Monday, January 5, 2015

The Single-Payer Health Insurance Failure in Vermont

For 25 years I've been saying that I wished a little state like Vermont would implement a single-payer Canadian-style health insurance system––"Medicare For All." My argument has always been that such a small and limited experiment would give us the opportunity to see the ideological arguments for such a system play out in the face of fiscal reality and the stakeholders fighting it out in the political arena over who would get the money. The rest of the country would be able to learn a lot from it.

I have always thought that this debate will never be settled until a state gives it a shot and everybody witnesses the result.

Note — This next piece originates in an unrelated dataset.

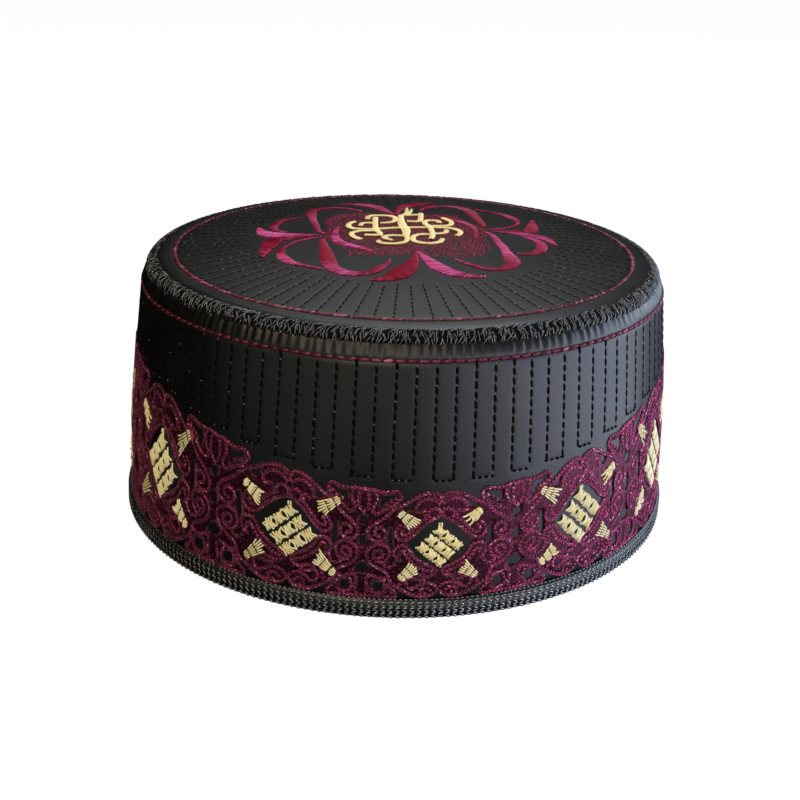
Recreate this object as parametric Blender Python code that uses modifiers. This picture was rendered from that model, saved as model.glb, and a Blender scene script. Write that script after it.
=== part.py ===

So, I was excited to see that Vermont, of all places, was indeed going to give it a shot when they passed Act 48 back in 2011. It was no longer a theory, a state was really going to do it––"Medicare For All."

Until last month.

Turns out reality crashed head-on with ideology a lot quicker than even I expected it to.

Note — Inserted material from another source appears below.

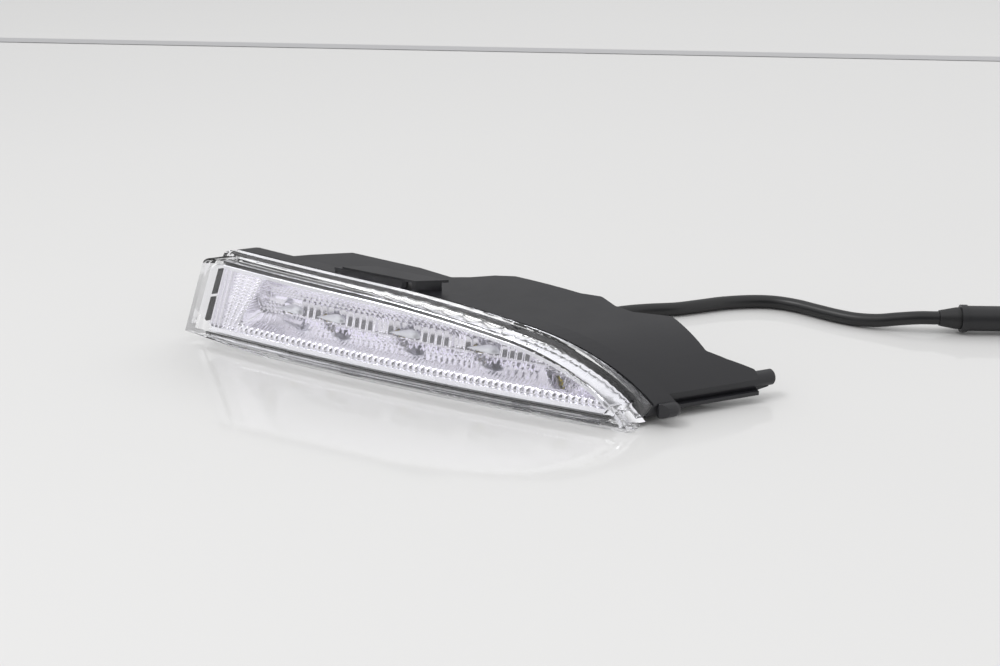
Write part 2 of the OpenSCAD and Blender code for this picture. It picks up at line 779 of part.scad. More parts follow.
module plug_nut() color([0.07, 0.07, 0.07]) at_plug(boot_l + plug_l) difference() {
    union() {
        cylinder(d = plug_d, h = nut_l, $fn = round_fn);
        for (k = [0:11]) rotate([0, 0, 30 * k]) translate([plug_d / 2 - 0.7, 0, 1.5])
            cylinder(r = 1.1, h = nut_l - 4, $fn = 24);
    }
    translate([0, 0, 2.2]) cylinder(d = plug_d - 2, h = nut_l, $fn = round_fn);
    translate([0, 0, -1]) cylinder(d = plug_d - 4.4, h = nut_l, $fn = round_fn);
}

module plug_seal() color([0.45, 0.1, 0.08]) at_plug(boot_l + plug_l + 4) rotate_extrude($fn = round_fn)
    translate([plug_d / 2 - 2.2 + 0.6, 0]) circle(r = 0.6, $fn = 24);

module plug_pins() color([0.8, 0.65, 0.3]) at_plug(boot_l) contacts() difference() {
    cylinder(r = pin_r, h = pin_l, $fn = 24);
    translate([0, 0, 1]) cylinder(r = pin_r - 0.4, h = pin_l, $fn = 24);
}

outer_lens();
lens_seal();
housing();
reflector();
led_1();
led_2();
led_3();
led_4();
led_5();
led_board();
heat_sink();
board_screws();
driver_board();
driver_screws();
inductor();
capacitor();
driver_chip();
wire_header();
supply_lead_red();
supply_lead_black();
led_lead_red();
led_lead_black();
breather_cap();
cable_gland();
cable();
plug_boot();
plug_nut();
plug_seal();
plug_body();
plug_pins();
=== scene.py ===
# Looks of the daytime running light: materials, fine optics, cable, floor, lights and camera.
# Lengths are millimetres in the lamp's own coordinates: x along the lens from its lower left corner,
# depth behind the lens front, z up. to_frame() turns them into metres in the shared frame.
import json
import math

import bmesh
import bpy
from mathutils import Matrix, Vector


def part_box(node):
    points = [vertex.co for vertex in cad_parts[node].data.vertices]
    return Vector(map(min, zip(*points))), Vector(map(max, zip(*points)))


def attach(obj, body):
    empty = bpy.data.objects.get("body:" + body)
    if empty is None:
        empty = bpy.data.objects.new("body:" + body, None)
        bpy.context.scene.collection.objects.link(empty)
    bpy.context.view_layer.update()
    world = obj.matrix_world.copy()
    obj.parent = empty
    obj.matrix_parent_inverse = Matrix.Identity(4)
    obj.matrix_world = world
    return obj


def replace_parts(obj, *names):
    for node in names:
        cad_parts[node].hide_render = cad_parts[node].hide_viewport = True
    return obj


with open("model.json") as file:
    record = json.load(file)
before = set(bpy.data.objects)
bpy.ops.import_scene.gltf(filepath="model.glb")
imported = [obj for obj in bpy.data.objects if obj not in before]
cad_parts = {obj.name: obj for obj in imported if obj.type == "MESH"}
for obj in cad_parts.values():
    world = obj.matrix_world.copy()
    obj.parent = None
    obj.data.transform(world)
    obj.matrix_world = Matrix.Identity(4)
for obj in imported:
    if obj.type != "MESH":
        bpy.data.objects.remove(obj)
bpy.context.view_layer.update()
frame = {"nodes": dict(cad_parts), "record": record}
NODES = frame["nodes"]
SLOTS = {part["node"]: part["material_slot"] for part in frame["record"]["subparts"]}
MM = 0.001
UP = Vector((0, 0, 1))
LEDS = range(5)
CORNERS = ((-1, -1), (1, -1), (1, 1), (-1, 1))

# Driving sizes of the lamp, as in the CAD part
LENS_LEN = 240
LENS_H = 46.5
LENS_SWEEP = 1300
LENS_WALL = 2.2
SKIRT_H = 3.2
DRAW = math.radians(50)
BODY_DEPTH = 59
BODY_INSET = 5
WALL = 2.2
APEX_X = LENS_LEN * 0.372
LAST_LED_X = LENS_LEN - 44
LED_PITCH = 39.5
FIRST_PITCH = 23.5
LED_Z = 18.8
LED_W = 3.5
MIRROR_BACK = 16.5
MIRROR_T = 1.5
BOARD_FRONT = MIRROR_BACK + MIRROR_T + 1.2

# Upper outline of the lens rim across the draw direction, as in the CAD part
TOP_SLOPE = math.atan(0.038)
LEFT_LEAN = math.radians(17.3)
SHOULDER_R = 294
NOSE_R = 62.5
END_N = LENS_LEN * math.sin(DRAW) - 9.4
SHOULDER_N = END_N - 97.8
NOSE_N = END_N - 41.5
SHOULDER_C = (SHOULDER_N - SHOULDER_R * math.sin(TOP_SLOPE),
              LENS_H - SHOULDER_N * math.tan(TOP_SLOPE) - SHOULDER_R * math.cos(TOP_SLOPE))
NOSE_TURN = math.asin((NOSE_N - SHOULDER_C[0]) / SHOULDER_R)
NOSE_C = (SHOULDER_C[0] + (SHOULDER_R - NOSE_R) * math.sin(NOSE_TURN),
          SHOULDER_C[1] + (SHOULDER_R - NOSE_R) * math.cos(NOSE_TURN))

# Reflector section: depth of its front, inset from the lens rim, then heights from the lower edge up
MIRROR_FRONT = LENS_WALL + 1.4
MIRROR_INSET = BODY_INSET + WALL + 0.4
BEAD_Z = SKIRT_H + LENS_WALL + 2.2
SHELF_Z = LED_Z - 2.6
HOOD_Z = LED_Z + 2.2

# The gland's middle and end give the lamp's place in the frame
GLAND_X = LENS_LEN - 77
GLAND_END = BODY_DEPTH + 20
gland_low, gland_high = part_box("cable_gland")
ORIGIN_X = (gland_low.x + gland_high.x) / 2 - GLAND_X * MM
ORIGIN_Y = gland_high.y - GLAND_END * MM


def to_frame(x, y, z):
    return Vector((x * MM + ORIGIN_X, y * MM + ORIGIN_Y, z * MM))


def arc_plan(x, depth):
    """Plan position, in the lamp's millimetres, of the point at x along the lens and depth behind it."""
    turn = math.asin((x - APEX_X) / LENS_SWEEP)
    radius = LENS_SWEEP - depth
    return APEX_X + radius * math.sin(turn), LENS_SWEEP - radius * math.cos(turn)


def on_arc(x, depth, z):
    """Point in the frame at x along the lens, depth behind its curved front and height z."""
    return to_frame(*arc_plan(x, depth), z)


def across_draw(x, depth):
    """Distance n across the draw direction of that point."""
    px, py = arc_plan(x, depth)
    return px * math.sin(DRAW) - py * math.cos(DRAW)


def swept(n, z, depth):
    """Point in the frame at n across the draw direction, height z and depth behind the lens front."""
    u = Vector((math.sin(DRAW), -math.cos(DRAW)))
    v = Vector((math.cos(DRAW), math.sin(DRAW)))
    start = n * u - Vector((APEX_X, LENS_SWEEP))
    b = start.dot(v)
    t = -b - math.sqrt(b * b - start.length_squared + (LENS_SWEEP - depth) ** 2)
    place = n * u + t * v
    return to_frame(place.x, place.y, z)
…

Vermont's governor pulled the plug on his plan because the state couldn't afford it:
  • It would have cost Vermont $2.6 billion in the first year to implement the plan––the state now raises only a total of $2.9 billion a year in taxes.
  • To raise the money it would have required the state to impose a new 11.5% payroll tax on businesses AND a new personal income tax ranging up to 9.5%. The state already has the seventh highest state income tax, maxing at 8.5%, and a 6% sales tax.
Vermont's governor was quoted as saying the effort is dead, "At least for now. Our time will come."